In the entries below, which lines run from the one containing "bed_wall(green_steel)" to the one containing "before = set(bpy.data.objects)"? Copy exactly those lines, ends included, and no others.

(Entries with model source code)
▼

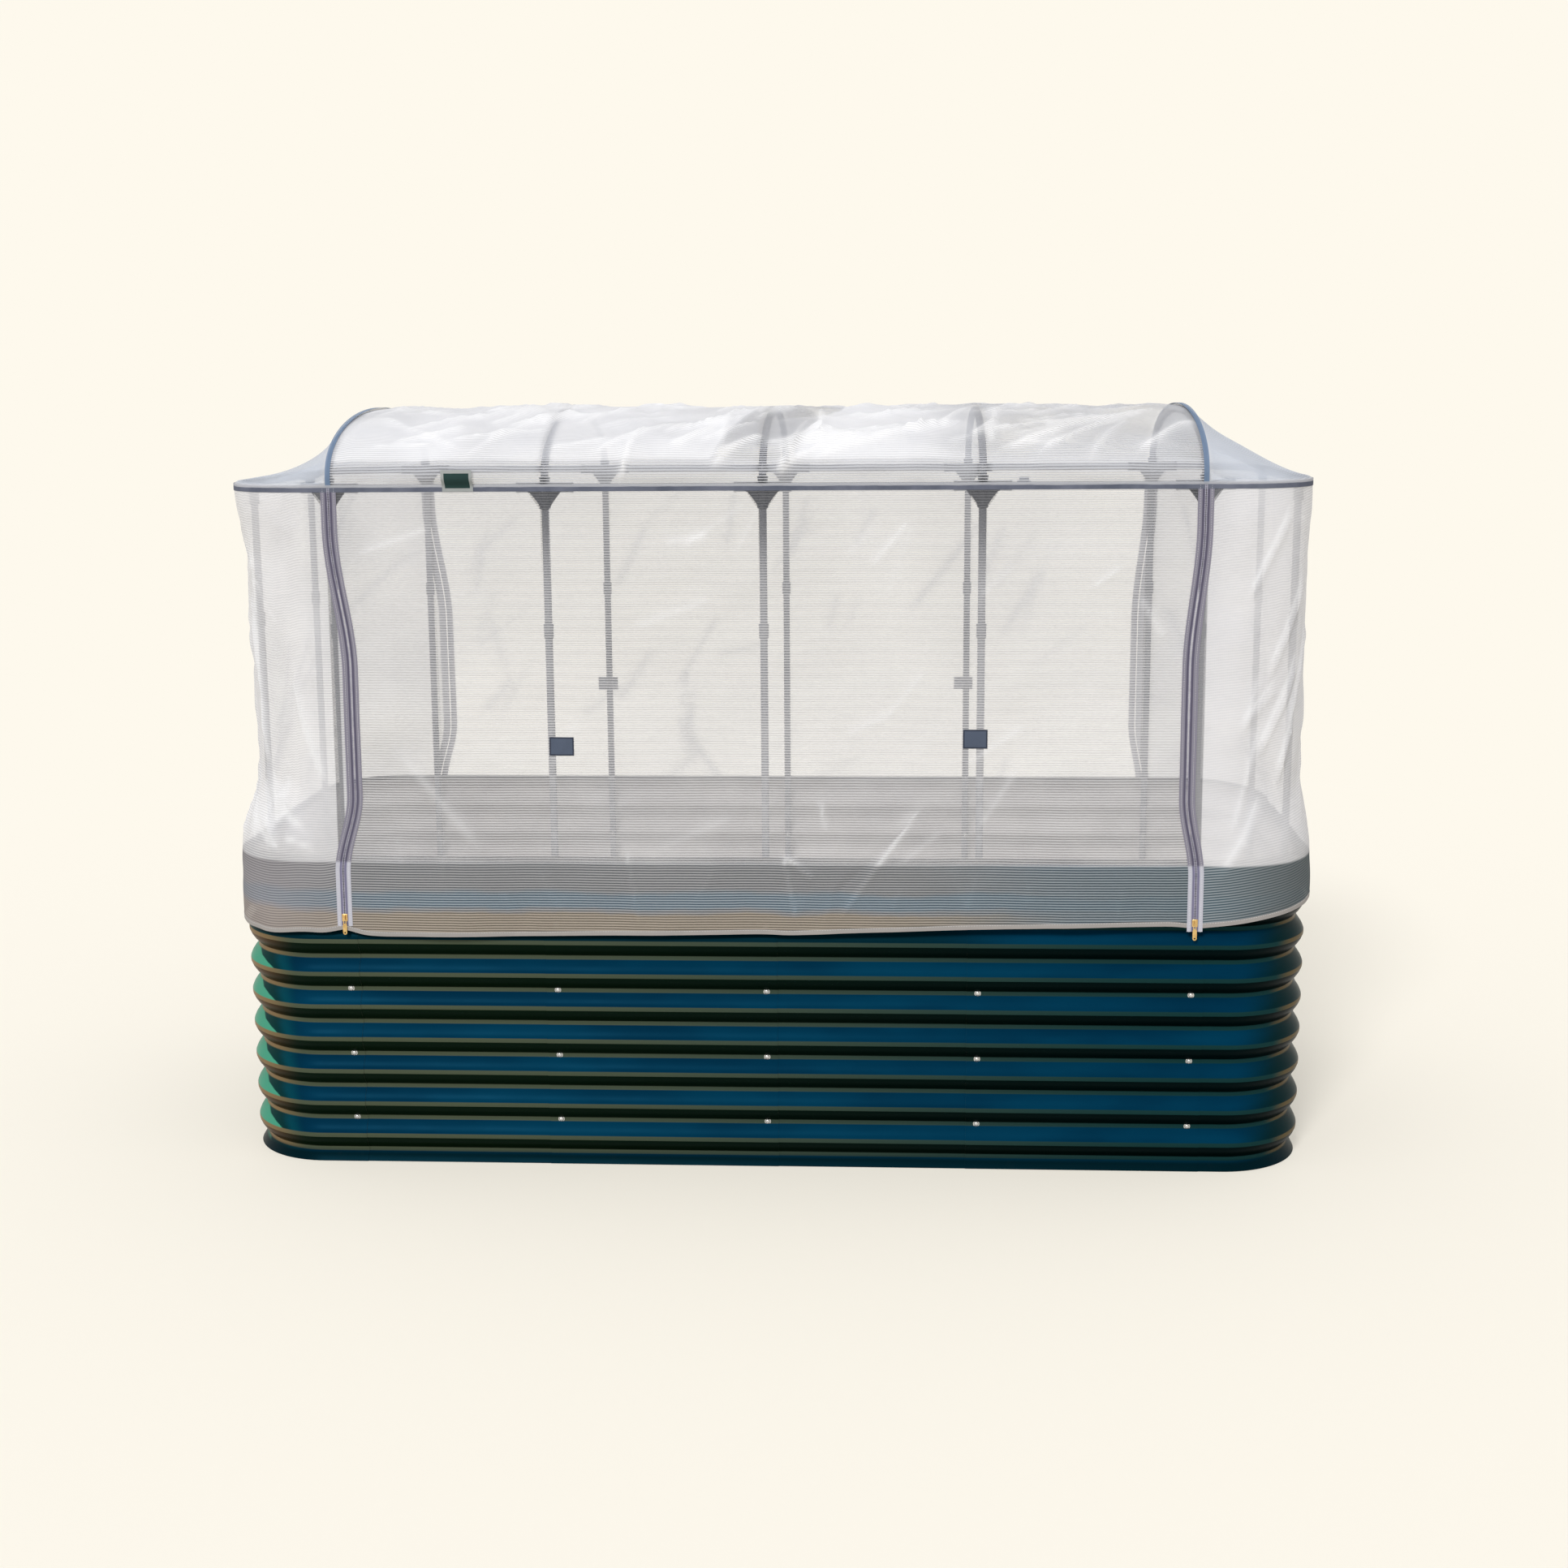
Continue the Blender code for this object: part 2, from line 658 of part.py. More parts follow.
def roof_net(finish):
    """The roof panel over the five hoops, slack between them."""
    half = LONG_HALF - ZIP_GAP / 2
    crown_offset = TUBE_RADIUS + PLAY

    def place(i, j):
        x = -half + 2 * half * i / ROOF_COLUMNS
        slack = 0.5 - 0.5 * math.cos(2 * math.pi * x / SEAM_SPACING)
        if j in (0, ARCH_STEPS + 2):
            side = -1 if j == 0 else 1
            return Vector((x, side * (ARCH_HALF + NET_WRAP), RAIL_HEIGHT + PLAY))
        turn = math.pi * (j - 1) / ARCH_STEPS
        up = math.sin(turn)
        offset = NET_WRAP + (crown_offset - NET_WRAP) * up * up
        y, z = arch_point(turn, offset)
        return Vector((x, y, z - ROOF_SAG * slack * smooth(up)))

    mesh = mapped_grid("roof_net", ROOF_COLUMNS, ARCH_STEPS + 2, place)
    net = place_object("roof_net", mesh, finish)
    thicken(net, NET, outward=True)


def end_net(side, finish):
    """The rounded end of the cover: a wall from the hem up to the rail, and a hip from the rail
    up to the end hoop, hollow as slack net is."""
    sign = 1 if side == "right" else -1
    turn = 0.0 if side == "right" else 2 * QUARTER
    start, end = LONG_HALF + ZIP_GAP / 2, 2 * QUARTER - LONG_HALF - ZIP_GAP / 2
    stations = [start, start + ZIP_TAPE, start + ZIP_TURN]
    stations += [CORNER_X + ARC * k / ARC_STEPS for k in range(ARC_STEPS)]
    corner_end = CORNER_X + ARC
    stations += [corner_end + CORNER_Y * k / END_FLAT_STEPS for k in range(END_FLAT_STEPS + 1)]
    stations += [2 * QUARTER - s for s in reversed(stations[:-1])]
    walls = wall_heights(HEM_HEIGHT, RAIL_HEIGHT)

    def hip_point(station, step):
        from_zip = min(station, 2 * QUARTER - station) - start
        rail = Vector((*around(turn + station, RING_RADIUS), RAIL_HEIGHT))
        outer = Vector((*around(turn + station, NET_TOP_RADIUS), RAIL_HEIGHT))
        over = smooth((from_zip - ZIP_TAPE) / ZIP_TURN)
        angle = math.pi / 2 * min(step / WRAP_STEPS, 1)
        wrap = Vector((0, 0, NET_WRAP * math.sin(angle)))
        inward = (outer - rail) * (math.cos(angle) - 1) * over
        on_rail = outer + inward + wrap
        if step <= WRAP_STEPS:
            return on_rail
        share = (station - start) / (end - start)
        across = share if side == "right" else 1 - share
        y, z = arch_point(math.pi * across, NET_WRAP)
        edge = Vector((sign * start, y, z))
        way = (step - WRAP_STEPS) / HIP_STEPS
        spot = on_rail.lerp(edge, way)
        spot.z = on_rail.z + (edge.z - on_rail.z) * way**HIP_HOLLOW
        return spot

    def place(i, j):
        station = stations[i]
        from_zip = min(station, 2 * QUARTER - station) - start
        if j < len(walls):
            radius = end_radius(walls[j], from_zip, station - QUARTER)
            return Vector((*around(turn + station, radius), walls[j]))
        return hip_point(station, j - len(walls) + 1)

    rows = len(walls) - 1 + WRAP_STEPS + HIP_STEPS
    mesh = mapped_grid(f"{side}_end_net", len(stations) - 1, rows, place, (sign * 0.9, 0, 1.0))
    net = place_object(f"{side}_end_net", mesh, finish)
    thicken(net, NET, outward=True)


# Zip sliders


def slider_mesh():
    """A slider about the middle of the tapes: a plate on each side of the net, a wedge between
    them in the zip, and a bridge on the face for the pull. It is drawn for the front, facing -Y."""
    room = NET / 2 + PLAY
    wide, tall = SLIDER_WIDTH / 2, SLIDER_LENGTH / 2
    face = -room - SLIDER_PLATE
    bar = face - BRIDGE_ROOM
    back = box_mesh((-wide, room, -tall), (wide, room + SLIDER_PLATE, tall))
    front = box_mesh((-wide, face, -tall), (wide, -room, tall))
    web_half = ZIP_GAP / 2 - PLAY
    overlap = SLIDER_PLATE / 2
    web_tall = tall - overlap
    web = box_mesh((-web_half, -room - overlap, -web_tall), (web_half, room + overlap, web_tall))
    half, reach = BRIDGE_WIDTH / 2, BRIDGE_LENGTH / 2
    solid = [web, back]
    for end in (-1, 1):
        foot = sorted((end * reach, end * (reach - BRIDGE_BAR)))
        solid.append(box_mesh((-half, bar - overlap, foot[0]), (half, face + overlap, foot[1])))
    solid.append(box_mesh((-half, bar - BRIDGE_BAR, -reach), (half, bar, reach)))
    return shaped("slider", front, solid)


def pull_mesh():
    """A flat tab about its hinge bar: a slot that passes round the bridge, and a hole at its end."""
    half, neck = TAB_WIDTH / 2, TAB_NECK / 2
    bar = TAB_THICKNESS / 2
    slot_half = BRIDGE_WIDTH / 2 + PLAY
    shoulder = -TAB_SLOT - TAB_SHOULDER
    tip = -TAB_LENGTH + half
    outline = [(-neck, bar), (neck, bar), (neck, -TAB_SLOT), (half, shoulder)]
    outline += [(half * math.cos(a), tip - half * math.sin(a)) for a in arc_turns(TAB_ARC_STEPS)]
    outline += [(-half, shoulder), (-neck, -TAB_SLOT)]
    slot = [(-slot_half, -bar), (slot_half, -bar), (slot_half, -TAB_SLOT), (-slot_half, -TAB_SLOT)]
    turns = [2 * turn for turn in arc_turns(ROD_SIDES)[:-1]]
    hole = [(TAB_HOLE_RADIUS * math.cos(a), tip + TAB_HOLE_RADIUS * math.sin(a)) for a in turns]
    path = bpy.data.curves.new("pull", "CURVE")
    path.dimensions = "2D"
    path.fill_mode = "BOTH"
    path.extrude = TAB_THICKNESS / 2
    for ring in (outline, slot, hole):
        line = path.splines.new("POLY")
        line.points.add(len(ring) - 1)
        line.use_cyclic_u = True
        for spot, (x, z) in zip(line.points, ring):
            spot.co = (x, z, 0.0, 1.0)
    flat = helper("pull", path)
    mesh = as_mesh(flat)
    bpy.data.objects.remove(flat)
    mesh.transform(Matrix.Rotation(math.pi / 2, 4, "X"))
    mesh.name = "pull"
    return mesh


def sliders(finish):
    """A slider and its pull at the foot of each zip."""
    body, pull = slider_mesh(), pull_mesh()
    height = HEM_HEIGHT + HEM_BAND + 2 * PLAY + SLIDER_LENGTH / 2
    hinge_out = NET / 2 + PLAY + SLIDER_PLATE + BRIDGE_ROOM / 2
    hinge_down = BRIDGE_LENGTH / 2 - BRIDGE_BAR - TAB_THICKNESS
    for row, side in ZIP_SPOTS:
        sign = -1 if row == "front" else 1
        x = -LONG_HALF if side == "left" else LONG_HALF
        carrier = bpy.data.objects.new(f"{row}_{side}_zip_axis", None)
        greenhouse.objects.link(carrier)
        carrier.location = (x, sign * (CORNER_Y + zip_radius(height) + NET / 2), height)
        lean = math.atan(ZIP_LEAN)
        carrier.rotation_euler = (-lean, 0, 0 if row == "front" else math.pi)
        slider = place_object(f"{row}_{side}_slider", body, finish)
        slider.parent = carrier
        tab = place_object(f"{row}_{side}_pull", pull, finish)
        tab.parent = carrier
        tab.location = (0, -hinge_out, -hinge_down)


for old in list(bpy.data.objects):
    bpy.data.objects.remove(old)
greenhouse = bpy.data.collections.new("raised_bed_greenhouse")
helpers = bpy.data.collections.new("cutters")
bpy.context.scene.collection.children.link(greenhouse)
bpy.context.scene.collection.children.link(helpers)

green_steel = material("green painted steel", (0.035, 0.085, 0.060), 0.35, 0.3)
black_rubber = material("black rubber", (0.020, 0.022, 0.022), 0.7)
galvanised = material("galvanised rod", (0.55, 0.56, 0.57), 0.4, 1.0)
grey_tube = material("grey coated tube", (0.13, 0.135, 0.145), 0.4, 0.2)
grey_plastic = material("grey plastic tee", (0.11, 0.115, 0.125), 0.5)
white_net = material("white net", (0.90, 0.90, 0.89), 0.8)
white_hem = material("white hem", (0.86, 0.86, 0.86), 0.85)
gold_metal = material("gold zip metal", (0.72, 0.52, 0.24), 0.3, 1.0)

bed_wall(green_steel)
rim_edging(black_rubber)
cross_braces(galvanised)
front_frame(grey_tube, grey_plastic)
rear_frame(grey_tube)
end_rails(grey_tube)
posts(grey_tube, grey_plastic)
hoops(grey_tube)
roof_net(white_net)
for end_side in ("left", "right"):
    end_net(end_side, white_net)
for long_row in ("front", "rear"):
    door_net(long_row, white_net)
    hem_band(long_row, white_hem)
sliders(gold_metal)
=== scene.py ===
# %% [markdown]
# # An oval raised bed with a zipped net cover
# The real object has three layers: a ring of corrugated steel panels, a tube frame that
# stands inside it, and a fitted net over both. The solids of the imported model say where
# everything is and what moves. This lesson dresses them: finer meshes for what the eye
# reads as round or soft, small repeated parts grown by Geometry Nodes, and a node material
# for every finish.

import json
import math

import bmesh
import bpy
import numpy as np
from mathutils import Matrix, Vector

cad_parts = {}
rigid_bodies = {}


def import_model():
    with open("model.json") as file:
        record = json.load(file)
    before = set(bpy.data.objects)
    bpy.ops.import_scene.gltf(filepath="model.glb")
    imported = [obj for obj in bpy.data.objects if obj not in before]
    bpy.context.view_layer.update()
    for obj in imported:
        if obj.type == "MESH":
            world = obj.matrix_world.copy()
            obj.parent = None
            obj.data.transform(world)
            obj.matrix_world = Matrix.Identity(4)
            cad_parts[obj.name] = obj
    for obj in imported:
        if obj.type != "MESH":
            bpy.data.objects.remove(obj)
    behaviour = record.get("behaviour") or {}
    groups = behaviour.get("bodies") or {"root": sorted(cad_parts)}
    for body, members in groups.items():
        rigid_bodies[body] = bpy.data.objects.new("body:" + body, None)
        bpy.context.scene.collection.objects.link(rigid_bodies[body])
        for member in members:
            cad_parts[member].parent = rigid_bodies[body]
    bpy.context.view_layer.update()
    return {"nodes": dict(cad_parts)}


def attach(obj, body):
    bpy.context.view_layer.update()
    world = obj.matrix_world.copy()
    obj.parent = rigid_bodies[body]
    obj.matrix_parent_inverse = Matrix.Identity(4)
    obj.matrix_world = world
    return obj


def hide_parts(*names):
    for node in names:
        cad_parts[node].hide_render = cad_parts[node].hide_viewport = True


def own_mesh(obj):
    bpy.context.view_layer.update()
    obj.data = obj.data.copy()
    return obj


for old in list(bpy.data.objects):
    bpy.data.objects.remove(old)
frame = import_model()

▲
▼

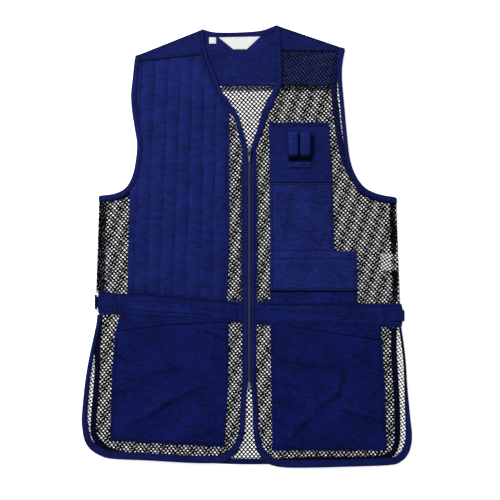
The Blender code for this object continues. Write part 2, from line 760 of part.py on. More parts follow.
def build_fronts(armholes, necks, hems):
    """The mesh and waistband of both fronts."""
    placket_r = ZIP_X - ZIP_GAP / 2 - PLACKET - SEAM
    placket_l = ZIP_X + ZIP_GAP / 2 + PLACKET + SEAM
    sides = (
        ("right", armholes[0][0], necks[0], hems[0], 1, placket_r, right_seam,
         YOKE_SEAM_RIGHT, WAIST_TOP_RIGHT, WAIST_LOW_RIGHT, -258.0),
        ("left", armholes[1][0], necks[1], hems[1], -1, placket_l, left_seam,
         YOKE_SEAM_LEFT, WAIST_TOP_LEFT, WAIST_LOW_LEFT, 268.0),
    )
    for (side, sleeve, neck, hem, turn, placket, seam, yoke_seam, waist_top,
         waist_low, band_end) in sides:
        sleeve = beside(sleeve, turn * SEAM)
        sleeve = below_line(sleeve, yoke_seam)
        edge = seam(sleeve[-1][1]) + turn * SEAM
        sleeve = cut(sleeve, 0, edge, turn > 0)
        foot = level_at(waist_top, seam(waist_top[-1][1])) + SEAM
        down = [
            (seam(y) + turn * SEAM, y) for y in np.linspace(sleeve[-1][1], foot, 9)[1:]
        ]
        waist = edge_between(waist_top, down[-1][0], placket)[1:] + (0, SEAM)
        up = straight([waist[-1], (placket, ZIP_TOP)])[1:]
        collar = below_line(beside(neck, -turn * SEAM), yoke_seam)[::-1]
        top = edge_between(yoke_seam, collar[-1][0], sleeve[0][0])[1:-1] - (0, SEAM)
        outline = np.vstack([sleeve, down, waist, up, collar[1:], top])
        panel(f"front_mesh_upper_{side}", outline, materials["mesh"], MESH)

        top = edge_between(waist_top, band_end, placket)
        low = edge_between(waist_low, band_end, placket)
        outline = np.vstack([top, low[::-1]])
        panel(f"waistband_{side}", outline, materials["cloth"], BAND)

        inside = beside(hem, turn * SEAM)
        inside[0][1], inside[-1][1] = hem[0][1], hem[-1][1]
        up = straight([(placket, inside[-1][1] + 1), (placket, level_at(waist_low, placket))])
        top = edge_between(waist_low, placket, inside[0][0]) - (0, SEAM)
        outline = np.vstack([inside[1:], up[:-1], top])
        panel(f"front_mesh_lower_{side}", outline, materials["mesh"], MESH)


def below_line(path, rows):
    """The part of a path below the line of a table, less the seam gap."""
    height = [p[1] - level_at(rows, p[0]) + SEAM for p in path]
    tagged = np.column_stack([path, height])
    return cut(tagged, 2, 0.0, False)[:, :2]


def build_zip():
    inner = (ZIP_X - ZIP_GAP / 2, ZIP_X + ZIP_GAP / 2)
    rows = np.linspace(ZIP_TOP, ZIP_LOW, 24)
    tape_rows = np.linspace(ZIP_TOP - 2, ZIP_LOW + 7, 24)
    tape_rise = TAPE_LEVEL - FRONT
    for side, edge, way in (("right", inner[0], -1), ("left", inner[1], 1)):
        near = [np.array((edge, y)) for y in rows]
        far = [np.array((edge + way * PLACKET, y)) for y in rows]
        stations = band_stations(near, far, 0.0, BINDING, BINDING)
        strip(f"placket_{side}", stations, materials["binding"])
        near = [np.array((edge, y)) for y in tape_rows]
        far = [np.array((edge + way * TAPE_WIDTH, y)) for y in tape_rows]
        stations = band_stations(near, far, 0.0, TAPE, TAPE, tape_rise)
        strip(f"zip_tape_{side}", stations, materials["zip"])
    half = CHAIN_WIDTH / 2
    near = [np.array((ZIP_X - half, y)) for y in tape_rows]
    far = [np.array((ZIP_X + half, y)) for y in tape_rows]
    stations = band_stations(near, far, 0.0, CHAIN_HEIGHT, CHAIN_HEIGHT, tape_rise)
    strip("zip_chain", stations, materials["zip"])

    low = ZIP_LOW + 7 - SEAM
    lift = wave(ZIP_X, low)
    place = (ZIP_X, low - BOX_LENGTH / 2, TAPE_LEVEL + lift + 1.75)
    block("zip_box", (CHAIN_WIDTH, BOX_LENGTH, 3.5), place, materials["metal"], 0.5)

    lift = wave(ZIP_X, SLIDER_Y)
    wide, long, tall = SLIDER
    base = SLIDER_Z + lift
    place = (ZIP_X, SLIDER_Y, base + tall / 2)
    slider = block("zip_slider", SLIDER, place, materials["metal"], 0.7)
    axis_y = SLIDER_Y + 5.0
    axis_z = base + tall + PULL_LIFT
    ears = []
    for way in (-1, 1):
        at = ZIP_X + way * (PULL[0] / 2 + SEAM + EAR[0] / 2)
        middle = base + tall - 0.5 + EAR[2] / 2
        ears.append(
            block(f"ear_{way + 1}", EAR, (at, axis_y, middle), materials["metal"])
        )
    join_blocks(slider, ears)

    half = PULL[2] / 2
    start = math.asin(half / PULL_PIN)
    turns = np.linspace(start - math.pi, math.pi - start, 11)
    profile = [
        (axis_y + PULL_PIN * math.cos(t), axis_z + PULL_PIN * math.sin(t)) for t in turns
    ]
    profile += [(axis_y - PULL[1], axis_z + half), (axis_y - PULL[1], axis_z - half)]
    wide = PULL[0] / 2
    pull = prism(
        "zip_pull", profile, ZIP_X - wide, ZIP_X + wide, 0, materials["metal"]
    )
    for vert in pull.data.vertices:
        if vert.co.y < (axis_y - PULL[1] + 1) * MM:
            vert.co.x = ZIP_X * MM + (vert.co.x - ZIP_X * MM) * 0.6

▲

• **Solution to this task**:
bed_wall(green_steel)
rim_edging(black_rubber)
cross_braces(galvanised)
front_frame(grey_tube, grey_plastic)
rear_frame(grey_tube)
end_rails(grey_tube)
posts(grey_tube, grey_plastic)
hoops(grey_tube)
roof_net(white_net)
for end_side in ("left", "right"):
    end_net(end_side, white_net)
for long_row in ("front", "rear"):
    door_net(long_row, white_net)
    hem_band(long_row, white_hem)
sliders(gold_metal)
=== scene.py ===
# %% [markdown]
# # An oval raised bed with a zipped net cover
# The real object has three layers: a ring of corrugated steel panels, a tube frame that
# stands inside it, and a fitted net over both. The solids of the imported model say where
# everything is and what moves. This lesson dresses them: finer meshes for what the eye
# reads as round or soft, small repeated parts grown by Geometry Nodes, and a node material
# for every finish.

import json
import math

import bmesh
import bpy
import numpy as np
from mathutils import Matrix, Vector

cad_parts = {}
rigid_bodies = {}


def import_model():
    with open("model.json") as file:
        record = json.load(file)
    before = set(bpy.data.objects)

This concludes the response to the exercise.